Greatness in God's Eyes

What is greatness?

Jesus told his followers in today’s Gospel story: “We are going up to Jerusalem; and the Son of man will be delivered to religious leaders and they will mock him, and spit upon him, and scourge him, and kill him.” Does that sound like greatness?

Greatness is when you win! Greatness is when you have control and power over others. Greatness is when you live a comfortable life and have many material possessions and money so that you can do whatever you want. Greatness is surely NOT when people mock you, spit on you, beat you, and then violently and unjustly kill you.

So, what is greatness?

Saint Mary of Egypt was a woman who lived a broken, confused, and lost life. At 12 years old she left her home back in the 6th century and ended up in the great city of Alexandria, but she lived her life as a sex-addict. She lived a decadent and profligate life, sleeping around with literally countless men and so confused about where she could find love and peace. Maybe her distorted passions and confusion came from a traumatic past  and those scars of her memory led her to her broken life. Does that sound this greatness?

Wait a minute. Greatness is when you have the perfect upbringing and when you have no problems in life. Greatness is when you don’t have a dark, embarrassing past filled with lots of skeletons that you are ashamed of. Greatness is surely NOT living a checkered past and being known as an immoral, wild woman.

So, what is greatness?

I often preach that following Jesus Christ and living a life of faith seem paradoxical and often reflect a counter-cultural perspective. We go against the normal standards of our society. Our understanding of life, of faith, of greatness appear enigmatic compared to what the world values.

Imagine, Jesus is a week away from entering Jerusalem in a victorious entrance, with crowds praising Him and shouting out Hosanna, yet He focuses on the fact that people will reject Him, betray Him, mock and despise Him, torture and kill Him. What seems contrary to greatness, however, is actually only part of the story. Christ’s greatness comes precisely in that He voluntarily accepting this path of suffering in order to help others and save the world. Greatness comes in a love that willing sacrifices for the other; greatness comes in a love that willing dies for the other.

The life of Saint Mary of Egypt doesn’t seem great in the darkness of her Alexandrian days, yet that is not the end of her story. She responds to the Holy Spirit knocking on the door of her heart. She is open to understanding and admitting her brokenness – a brokenness that may have come from trauma in her childhood, a shattering of her life that may come from her being a victim, a lostness that expressed itself in her sexual abandonment – and her greatness reveals itself in her extreme humility, in her deep and ongoing repentance, on the new life of asceticism and struggle she accepts in order to find healing and to open up space for her to discover a new life.

In both cases, divine greatness seems contrary to worldly prominence. It has nothing to do with power, money, possessions, comfort, and ease. It’s all about discovering divine love, a love that willingly sacrifices for the other, a love that humbles oneself before God, a love that is always ready to serve the other.

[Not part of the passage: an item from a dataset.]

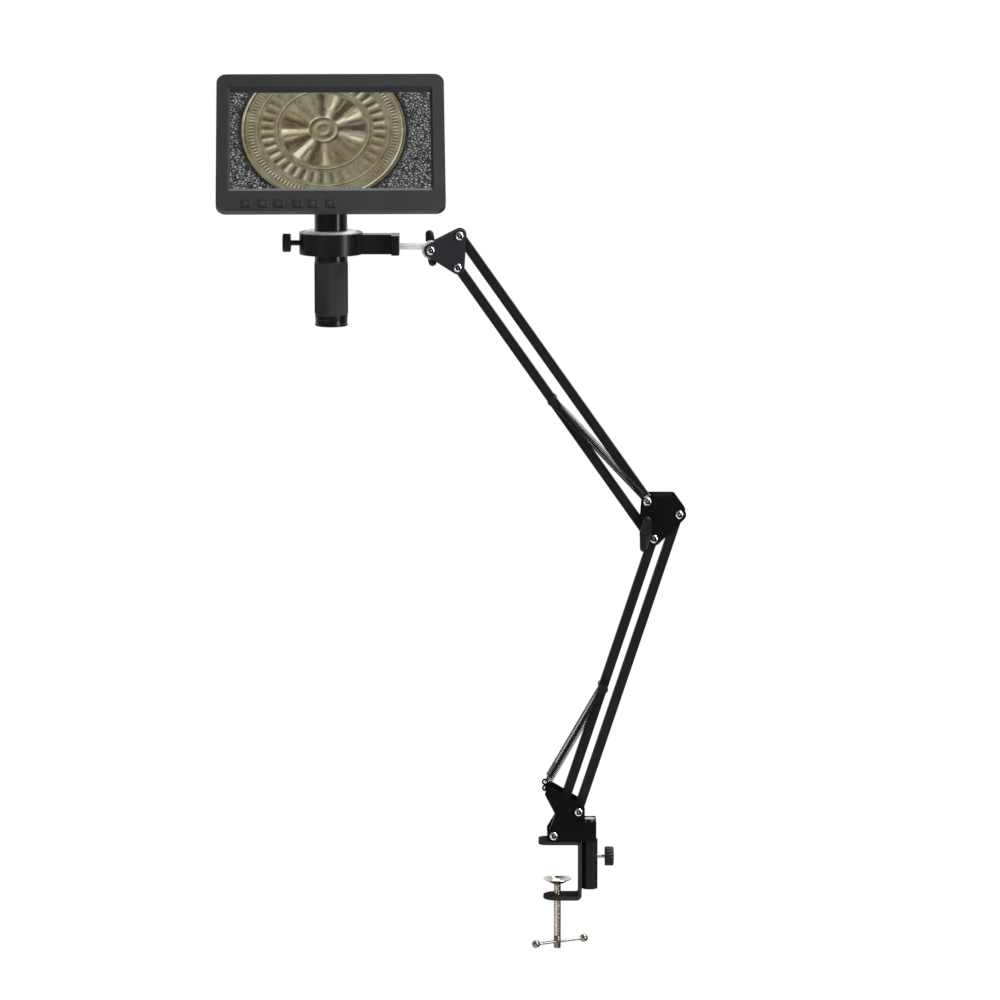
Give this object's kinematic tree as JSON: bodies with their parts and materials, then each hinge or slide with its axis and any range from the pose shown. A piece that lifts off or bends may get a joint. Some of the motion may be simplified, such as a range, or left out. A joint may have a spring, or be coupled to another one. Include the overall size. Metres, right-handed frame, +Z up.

The disciples seem confused when Christ reveals the path of the Cross; and surely many who hear the life of St. Mary of Egypt will be puzzled by her radical pursuit for God through a life of extreme repentance.

Maybe we can better understand by focusing on our Lord’s words to his followers: “Whoever wants to become great among you must be your servant, and whoever wishes to be first among you must be a slave of all.”

In this single explanation, Christ turns the values of the world upside down! The rich and arrogant and powerful often think greatness revolves around positions of dominance, being adored by the crowds, and basically controlling the destiny of others. Many in the world consider themselves important if others wait on them and serve them. Jesus says that Christianity has a fundamentally different perspective. We find greatness in serving others, not in being served, in humbly submitting to others, not in dominating them. Why? Because the root of humble service is selfless love.

Many people talk about love, yet concrete actions of love reveal what lies hidden in one’s heart. Greatness, Jesus showed, comes through feeding the poor, visiting the sick, sharing our material blessings with others less fortunate, bringing good news to the troubled, washing the feet and caring for one another. Ultimately, greatness comes through sacrificing your life for the other. “No greater love can one have than this,” Christ taught, “to lay down your life for one another.”

And if we fail in this path, then we follow the greatness of St. Mary of Egypt in repentance, in turning back toward God, in never despairing but seeking after the grace and mercy of God.

When we learn that greatness lies here, how many of us still desire such distinction? To become great in the eyes of God implies a readiness to sacrifice, to deny oneself, to humbly serve one another, to repent and continuously turn back toward God, and to willingly offer our lives for the other!

Jesus Christ and Saint Mary reflect the greatness of God. “For the Son of man also came not to be served but to serve, and to give his life as a ransom for many."